● **Exercise inputs**:
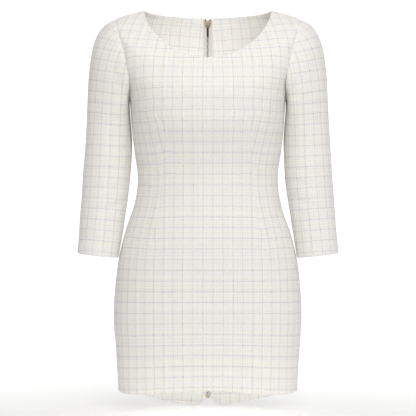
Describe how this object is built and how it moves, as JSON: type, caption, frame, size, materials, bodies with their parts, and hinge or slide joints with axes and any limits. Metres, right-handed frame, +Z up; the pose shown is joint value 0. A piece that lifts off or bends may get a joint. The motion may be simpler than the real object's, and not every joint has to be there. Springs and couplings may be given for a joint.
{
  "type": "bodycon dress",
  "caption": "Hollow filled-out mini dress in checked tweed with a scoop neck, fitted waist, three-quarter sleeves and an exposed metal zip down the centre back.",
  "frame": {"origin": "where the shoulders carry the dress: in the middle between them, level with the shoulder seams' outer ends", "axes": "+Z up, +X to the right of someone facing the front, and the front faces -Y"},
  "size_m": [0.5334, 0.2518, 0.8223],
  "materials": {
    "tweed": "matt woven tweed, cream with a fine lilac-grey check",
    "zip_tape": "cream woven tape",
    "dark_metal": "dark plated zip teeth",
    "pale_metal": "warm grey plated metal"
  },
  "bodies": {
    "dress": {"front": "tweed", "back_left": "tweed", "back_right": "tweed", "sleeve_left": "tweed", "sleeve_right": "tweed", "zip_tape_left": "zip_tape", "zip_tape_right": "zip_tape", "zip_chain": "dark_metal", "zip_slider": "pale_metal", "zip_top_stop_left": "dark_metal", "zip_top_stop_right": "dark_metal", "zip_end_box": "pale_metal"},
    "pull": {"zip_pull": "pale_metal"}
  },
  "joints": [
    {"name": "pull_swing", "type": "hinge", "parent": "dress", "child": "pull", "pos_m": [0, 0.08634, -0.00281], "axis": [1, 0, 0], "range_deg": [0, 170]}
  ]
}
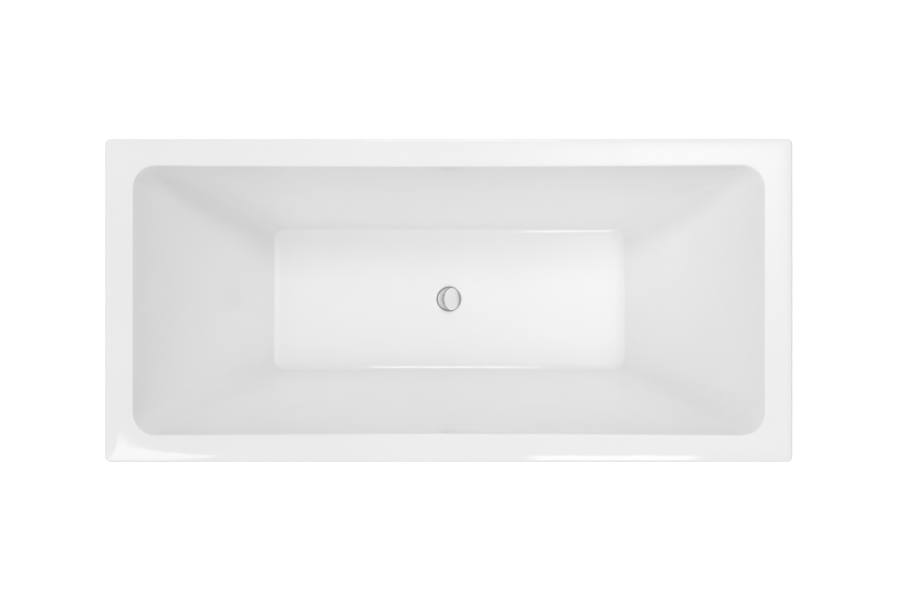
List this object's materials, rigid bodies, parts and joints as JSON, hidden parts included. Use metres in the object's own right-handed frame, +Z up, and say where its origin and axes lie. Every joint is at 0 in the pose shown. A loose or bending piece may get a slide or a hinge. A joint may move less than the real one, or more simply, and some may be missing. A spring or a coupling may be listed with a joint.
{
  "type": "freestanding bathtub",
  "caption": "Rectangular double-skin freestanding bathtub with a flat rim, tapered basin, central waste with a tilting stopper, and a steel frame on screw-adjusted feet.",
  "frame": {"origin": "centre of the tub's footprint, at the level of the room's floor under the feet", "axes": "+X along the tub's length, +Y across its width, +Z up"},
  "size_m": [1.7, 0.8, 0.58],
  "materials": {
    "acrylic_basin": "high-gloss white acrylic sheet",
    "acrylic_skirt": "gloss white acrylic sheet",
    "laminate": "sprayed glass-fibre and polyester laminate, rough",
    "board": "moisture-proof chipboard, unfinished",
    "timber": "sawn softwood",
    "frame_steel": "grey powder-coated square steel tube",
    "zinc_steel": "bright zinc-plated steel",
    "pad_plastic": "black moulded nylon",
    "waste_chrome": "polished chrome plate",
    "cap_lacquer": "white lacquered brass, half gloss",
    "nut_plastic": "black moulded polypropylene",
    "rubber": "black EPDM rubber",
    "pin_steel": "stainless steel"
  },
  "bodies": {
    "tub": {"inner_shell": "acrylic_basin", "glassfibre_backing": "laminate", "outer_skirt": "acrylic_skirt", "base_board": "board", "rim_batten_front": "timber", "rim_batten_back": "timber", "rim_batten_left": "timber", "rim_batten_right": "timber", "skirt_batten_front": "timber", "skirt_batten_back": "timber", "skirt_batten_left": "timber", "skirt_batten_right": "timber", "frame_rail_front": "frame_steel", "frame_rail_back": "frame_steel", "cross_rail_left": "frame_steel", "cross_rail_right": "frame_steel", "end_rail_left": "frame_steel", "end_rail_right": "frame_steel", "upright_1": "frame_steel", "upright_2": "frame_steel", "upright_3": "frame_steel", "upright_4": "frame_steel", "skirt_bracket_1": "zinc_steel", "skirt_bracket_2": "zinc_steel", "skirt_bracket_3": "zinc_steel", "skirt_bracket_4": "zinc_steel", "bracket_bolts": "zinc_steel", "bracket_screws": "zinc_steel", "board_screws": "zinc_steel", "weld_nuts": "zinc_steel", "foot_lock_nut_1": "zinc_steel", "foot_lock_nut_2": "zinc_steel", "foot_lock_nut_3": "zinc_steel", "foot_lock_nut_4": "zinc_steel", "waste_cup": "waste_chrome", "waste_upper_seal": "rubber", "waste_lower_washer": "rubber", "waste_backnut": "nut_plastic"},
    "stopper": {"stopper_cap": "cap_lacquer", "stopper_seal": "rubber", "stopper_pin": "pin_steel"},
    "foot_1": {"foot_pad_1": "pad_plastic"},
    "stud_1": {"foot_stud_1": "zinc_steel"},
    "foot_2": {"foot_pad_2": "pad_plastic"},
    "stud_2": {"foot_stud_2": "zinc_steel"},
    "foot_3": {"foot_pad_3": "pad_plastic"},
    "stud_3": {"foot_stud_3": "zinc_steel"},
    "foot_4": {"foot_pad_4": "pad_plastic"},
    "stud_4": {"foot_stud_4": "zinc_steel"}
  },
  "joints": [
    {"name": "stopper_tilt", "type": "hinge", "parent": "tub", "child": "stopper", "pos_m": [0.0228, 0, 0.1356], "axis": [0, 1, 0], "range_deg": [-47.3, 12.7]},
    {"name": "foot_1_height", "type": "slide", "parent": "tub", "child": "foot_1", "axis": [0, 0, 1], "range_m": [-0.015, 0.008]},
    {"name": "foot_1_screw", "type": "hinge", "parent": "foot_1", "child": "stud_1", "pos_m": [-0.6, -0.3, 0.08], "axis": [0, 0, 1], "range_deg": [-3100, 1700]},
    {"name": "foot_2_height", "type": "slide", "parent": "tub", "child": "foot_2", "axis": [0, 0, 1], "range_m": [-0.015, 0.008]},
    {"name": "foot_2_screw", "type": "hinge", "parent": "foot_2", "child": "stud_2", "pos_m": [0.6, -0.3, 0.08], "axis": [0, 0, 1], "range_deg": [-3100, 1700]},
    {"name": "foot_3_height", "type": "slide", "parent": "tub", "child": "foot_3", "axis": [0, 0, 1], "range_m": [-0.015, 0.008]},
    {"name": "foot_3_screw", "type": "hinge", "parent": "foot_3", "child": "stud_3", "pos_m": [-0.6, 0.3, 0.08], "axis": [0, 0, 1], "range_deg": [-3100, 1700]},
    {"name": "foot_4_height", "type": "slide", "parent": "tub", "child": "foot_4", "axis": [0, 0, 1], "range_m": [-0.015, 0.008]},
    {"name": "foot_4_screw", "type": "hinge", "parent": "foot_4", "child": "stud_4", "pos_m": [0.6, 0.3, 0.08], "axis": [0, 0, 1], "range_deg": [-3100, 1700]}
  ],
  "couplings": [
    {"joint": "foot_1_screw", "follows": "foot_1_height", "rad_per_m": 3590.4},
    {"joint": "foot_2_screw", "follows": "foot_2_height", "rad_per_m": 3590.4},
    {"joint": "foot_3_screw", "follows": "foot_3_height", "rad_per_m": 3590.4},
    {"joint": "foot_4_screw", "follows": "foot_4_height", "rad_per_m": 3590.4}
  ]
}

● **Work required**:
Please reproduce the entire listing, exactly as shown.

● **The answer**:
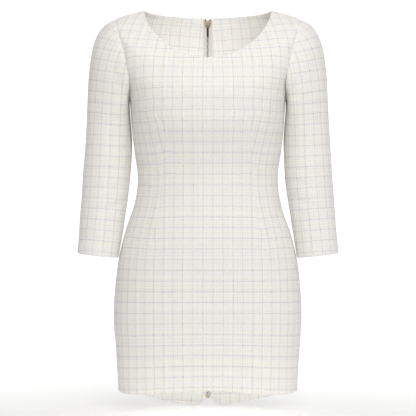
Describe how this object is built and how it moves, as JSON: type, caption, frame, size, materials, bodies with their parts, and hinge or slide joints with axes and any limits. Metres, right-handed frame, +Z up; the pose shown is joint value 0. A piece that lifts off or bends may get a joint. The motion may be simpler than the real object's, and not every joint has to be there. Springs and couplings may be given for a joint.
{
  "type": "bodycon dress",
  "caption": "Hollow filled-out mini dress in checked tweed with a scoop neck, fitted waist, three-quarter sleeves and an exposed metal zip down the centre back.",
  "frame": {"origin": "where the shoulders carry the dress: in the middle between them, level with the shoulder seams' outer ends", "axes": "+Z up, +X to the right of someone facing the front, and the front faces -Y"},
  "size_m": [0.5334, 0.2518, 0.8223],
  "materials": {
    "tweed": "matt woven tweed, cream with a fine lilac-grey check",
    "zip_tape": "cream woven tape",
    "dark_metal": "dark plated zip teeth",
    "pale_metal": "warm grey plated metal"
  },
  "bodies": {
    "dress": {"front": "tweed", "back_left": "tweed", "back_right": "tweed", "sleeve_left": "tweed", "sleeve_right": "tweed", "zip_tape_left": "zip_tape", "zip_tape_right": "zip_tape", "zip_chain": "dark_metal", "zip_slider": "pale_metal", "zip_top_stop_left": "dark_metal", "zip_top_stop_right": "dark_metal", "zip_end_box": "pale_metal"},
    "pull": {"zip_pull": "pale_metal"}
  },
  "joints": [
    {"name": "pull_swing", "type": "hinge", "parent": "dress", "child": "pull", "pos_m": [0, 0.08634, -0.00281], "axis": [1, 0, 0], "range_deg": [0, 170]}
  ]
}
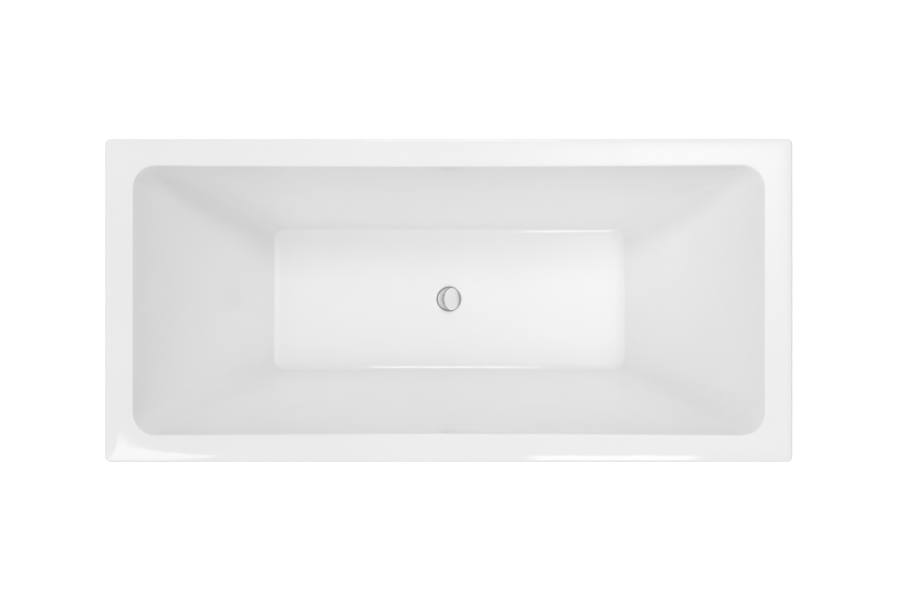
List this object's materials, rigid bodies, parts and joints as JSON, hidden parts included. Use metres in the object's own right-handed frame, +Z up, and say where its origin and axes lie. Every joint is at 0 in the pose shown. A loose or bending piece may get a slide or a hinge. A joint may move less than the real one, or more simply, and some may be missing. A spring or a coupling may be listed with a joint.
{
  "type": "freestanding bathtub",
  "caption": "Rectangular double-skin freestanding bathtub with a flat rim, tapered basin, central waste with a tilting stopper, and a steel frame on screw-adjusted feet.",
  "frame": {"origin": "centre of the tub's footprint, at the level of the room's floor under the feet", "axes": "+X along the tub's length, +Y across its width, +Z up"},
  "size_m": [1.7, 0.8, 0.58],
  "materials": {
    "acrylic_basin": "high-gloss white acrylic sheet",
    "acrylic_skirt": "gloss white acrylic sheet",
    "laminate": "sprayed glass-fibre and polyester laminate, rough",
    "board": "moisture-proof chipboard, unfinished",
    "timber": "sawn softwood",
    "frame_steel": "grey powder-coated square steel tube",
    "zinc_steel": "bright zinc-plated steel",
    "pad_plastic": "black moulded nylon",
    "waste_chrome": "polished chrome plate",
    "cap_lacquer": "white lacquered brass, half gloss",
    "nut_plastic": "black moulded polypropylene",
    "rubber": "black EPDM rubber",
    "pin_steel": "stainless steel"
  },
  "bodies": {
    "tub": {"inner_shell": "acrylic_basin", "glassfibre_backing": "laminate", "outer_skirt": "acrylic_skirt", "base_board": "board", "rim_batten_front": "timber", "rim_batten_back": "timber", "rim_batten_left": "timber", "rim_batten_right": "timber", "skirt_batten_front": "timber", "skirt_batten_back": "timber", "skirt_batten_left": "timber", "skirt_batten_right": "timber", "frame_rail_front": "frame_steel", "frame_rail_back": "frame_steel", "cross_rail_left": "frame_steel", "cross_rail_right": "frame_steel", "end_rail_left": "frame_steel", "end_rail_right": "frame_steel", "upright_1": "frame_steel", "upright_2": "frame_steel", "upright_3": "frame_steel", "upright_4": "frame_steel", "skirt_bracket_1": "zinc_steel", "skirt_bracket_2": "zinc_steel", "skirt_bracket_3": "zinc_steel", "skirt_bracket_4": "zinc_steel", "bracket_bolts": "zinc_steel", "bracket_screws": "zinc_steel", "board_screws": "zinc_steel", "weld_nuts": "zinc_steel", "foot_lock_nut_1": "zinc_steel", "foot_lock_nut_2": "zinc_steel", "foot_lock_nut_3": "zinc_steel", "foot_lock_nut_4": "zinc_steel", "waste_cup": "waste_chrome", "waste_upper_seal": "rubber", "waste_lower_washer": "rubber", "waste_backnut": "nut_plastic"},
    "stopper": {"stopper_cap": "cap_lacquer", "stopper_seal": "rubber", "stopper_pin": "pin_steel"},
    "foot_1": {"foot_pad_1": "pad_plastic"},
    "stud_1": {"foot_stud_1": "zinc_steel"},
    "foot_2": {"foot_pad_2": "pad_plastic"},
    "stud_2": {"foot_stud_2": "zinc_steel"},
    "foot_3": {"foot_pad_3": "pad_plastic"},
    "stud_3": {"foot_stud_3": "zinc_steel"},
    "foot_4": {"foot_pad_4": "pad_plastic"},
    "stud_4": {"foot_stud_4": "zinc_steel"}
  },
  "joints": [
    {"name": "stopper_tilt", "type": "hinge", "parent": "tub", "child": "stopper", "pos_m": [0.0228, 0, 0.1356], "axis": [0, 1, 0], "range_deg": [-47.3, 12.7]},
    {"name": "foot_1_height", "type": "slide", "parent": "tub", "child": "foot_1", "axis": [0, 0, 1], "range_m": [-0.015, 0.008]},
    {"name": "foot_1_screw", "type": "hinge", "parent": "foot_1", "child": "stud_1", "pos_m": [-0.6, -0.3, 0.08], "axis": [0, 0, 1], "range_deg": [-3100, 1700]},
    {"name": "foot_2_height", "type": "slide", "parent": "tub", "child": "foot_2", "axis": [0, 0, 1], "range_m": [-0.015, 0.008]},
    {"name": "foot_2_screw", "type": "hinge", "parent": "foot_2", "child": "stud_2", "pos_m": [0.6, -0.3, 0.08], "axis": [0, 0, 1], "range_deg": [-3100, 1700]},
    {"name": "foot_3_height", "type": "slide", "parent": "tub", "child": "foot_3", "axis": [0, 0, 1], "range_m": [-0.015, 0.008]},
    {"name": "foot_3_screw", "type": "hinge", "parent": "foot_3", "child": "stud_3", "pos_m": [-0.6, 0.3, 0.08], "axis": [0, 0, 1], "range_deg": [-3100, 1700]},
    {"name": "foot_4_height", "type": "slide", "parent": "tub", "child": "foot_4", "axis": [0, 0, 1], "range_m": [-0.015, 0.008]},
    {"name": "foot_4_screw", "type": "hinge", "parent": "foot_4", "child": "stud_4", "pos_m": [0.6, 0.3, 0.08], "axis": [0, 0, 1], "range_deg": [-3100, 1700]}
  ],
  "couplings": [
    {"joint": "foot_1_screw", "follows": "foot_1_height", "rad_per_m": 3590.4},
    {"joint": "foot_2_screw", "follows": "foot_2_height", "rad_per_m": 3590.4},
    {"joint": "foot_3_screw", "follows": "foot_3_height", "rad_per_m": 3590.4},
    {"joint": "foot_4_screw", "follows": "foot_4_height", "rad_per_m": 3590.4}
  ]
}